(originally published by 'IT for Housing')
Ordnance Survey, Britain's national mapping agency, is making it easier for around 13,000 customers to make copies of paper maps for their business management needs.
Simplified paper map
copyright licences will come into force from 1 January 2001, helping customers
to cut their administrative burden and making Internet publication much faster
to arrange.
In their everyday work, many companies copy paper maps such as Ordnance Survey's
highly-detailed Superplan plots or its smaller-scale leisure maps. The new licences
will ensure that customers can make unlimited copies of paper maps for business
use and publish maps for display and promotion purposes, so long as they make
no direct financial gain. This means customers can put Ordnance Survey mapping
in brochures and leaflets (up to A3 size) and on their web sites (no size restriction)
to explain and support their business activities, but not to make money directly
- for example, by selling books featuring Ordnance Survey maps.
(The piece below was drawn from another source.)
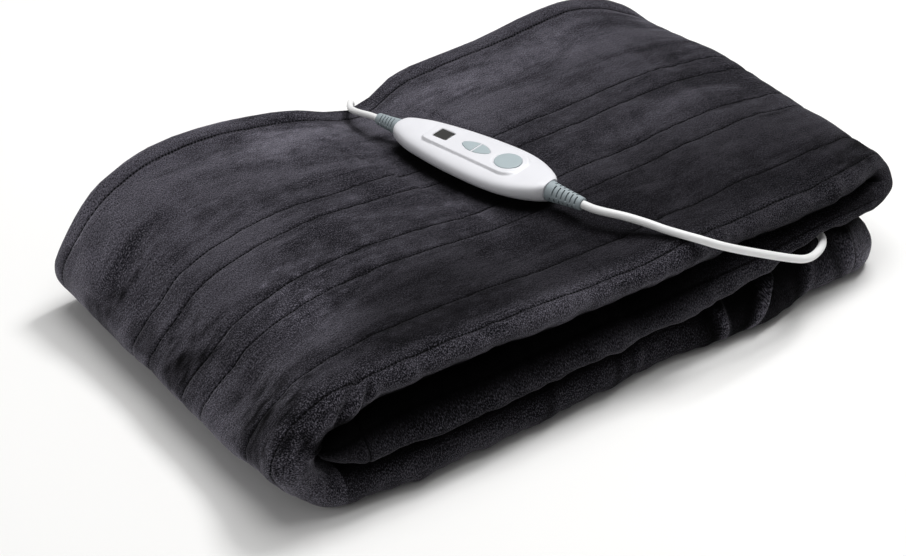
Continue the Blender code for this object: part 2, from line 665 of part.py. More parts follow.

Annual licence fees will be based solely on the number of offices making copies,
so customers will no longer have to estimate the number of individual copies
overall.
And in a further move, it will be possible from January for new customers to
apply for a licence online through the Ordnance Survey web site - www.ordnancesurvey.co.uk
Simpler licensing is a further step on the way to allowing more people to use
more Ordnance Survey mapping for more purposes. It reflects the latest stage
in implementing the agency's new business model, agreed last year, which aims
to maximise the benefits to Britain of its vast store of information.
"We aim to spread our products and services as widely as possible," says David
Willey, Ordnance Survey's Director of Business Strategy and Finance. "Our strategy
is to remove obstacles to people using and gaining benefit from our mapping.
We will continue to change and adapt to achieve this."